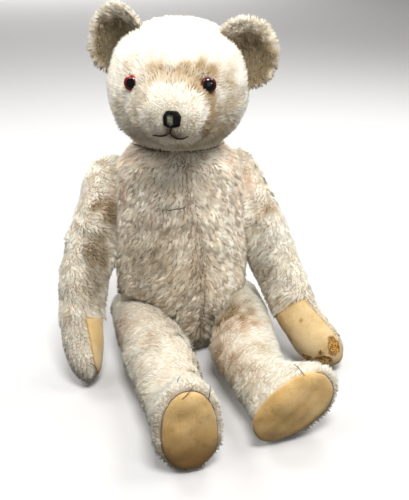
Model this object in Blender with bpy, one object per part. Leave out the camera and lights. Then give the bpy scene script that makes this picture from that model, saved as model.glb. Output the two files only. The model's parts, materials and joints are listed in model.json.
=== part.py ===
"""A large five-way jointed teddy bear of mohair and wood wool, sitting with its legs out.

Five cotter-pin joints carry the head and the limbs. Each joint is a pair of hardboard
discs, one in the limb and one in the torso, with a steel washer behind each disc and a
split pin through all of them. The pin turns its ends over inside the torso, so it stays
with the torso, and the limb turns on it.

Sizes are in millimetres and become metres when a mesh is made. X points to the bear's
left, -Y is where its chest faces, Z is up, and Z = 0 is the floor it sits on.
"""

import math

import bmesh
import bpy
from mathutils import Matrix, Vector

MM = 0.001

# ---- driving dimensions -------------------------------------------------------------

WALL = 1.8  # backed mohair cloth
GAP = 0.4  # running gap between neighbours
SIDES = {"right": -1, "left": 1}  # the bear's own right and left, along X

# Torso: height, half width, chest depth, back depth. It is cut flat at seat and neck.
TORSO_SHIFT = -9.0  # the old body leans a little to its right
TORSO_OUTLINE = [
    (-16, 30, 34, 36),
    (-4, 56, 50, 56),
    (18, 75, 61, 67),
    (50, 87, 66, 72),
    (95, 92, 74, 73),
    (145, 89, 71, 69),
    (195, 84, 66, 67),
    (235, 80, 61, 64),
    (260, 74, 55, 59),
    (278, 58, 44, 48),
    (292, 28, 24, 26),
]
NECK_HEIGHT = 276.0
TORSO_SIDES = 16
TORSO_LEVELS = 8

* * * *

> [What you should do] Copy every line verbatim.

> [The reply]
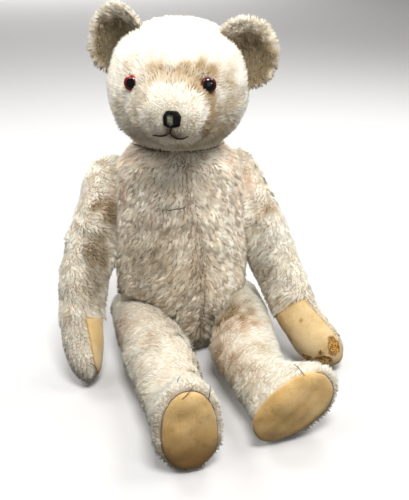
Model this object in Blender with bpy, one object per part. Leave out the camera and lights. Then give the bpy scene script that makes this picture from that model, saved as model.glb. Output the two files only. The model's parts, materials and joints are listed in model.json.
=== part.py ===
"""A large five-way jointed teddy bear of mohair and wood wool, sitting with its legs out.

Five cotter-pin joints carry the head and the limbs. Each joint is a pair of hardboard
discs, one in the limb and one in the torso, with a steel washer behind each disc and a
split pin through all of them. The pin turns its ends over inside the torso, so it stays
with the torso, and the limb turns on it.

Sizes are in millimetres and become metres when a mesh is made. X points to the bear's
left, -Y is where its chest faces, Z is up, and Z = 0 is the floor it sits on.
"""

import math

import bmesh
import bpy
from mathutils import Matrix, Vector

MM = 0.001

# ---- driving dimensions -------------------------------------------------------------

WALL = 1.8  # backed mohair cloth
GAP = 0.4  # running gap between neighbours
SIDES = {"right": -1, "left": 1}  # the bear's own right and left, along X

# Torso: height, half width, chest depth, back depth. It is cut flat at seat and neck.
TORSO_SHIFT = -9.0  # the old body leans a little to its right
TORSO_OUTLINE = [
    (-16, 30, 34, 36),
    (-4, 56, 50, 56),
    (18, 75, 61, 67),
    (50, 87, 66, 72),
    (95, 92, 74, 73),
    (145, 89, 71, 69),
    (195, 84, 66, 67),
    (235, 80, 61, 64),
    (260, 74, 55, 59),
    (278, 58, 44, 48),
    (292, 28, 24, 26),
]
NECK_HEIGHT = 276.0
TORSO_SIDES = 16
TORSO_LEVELS = 8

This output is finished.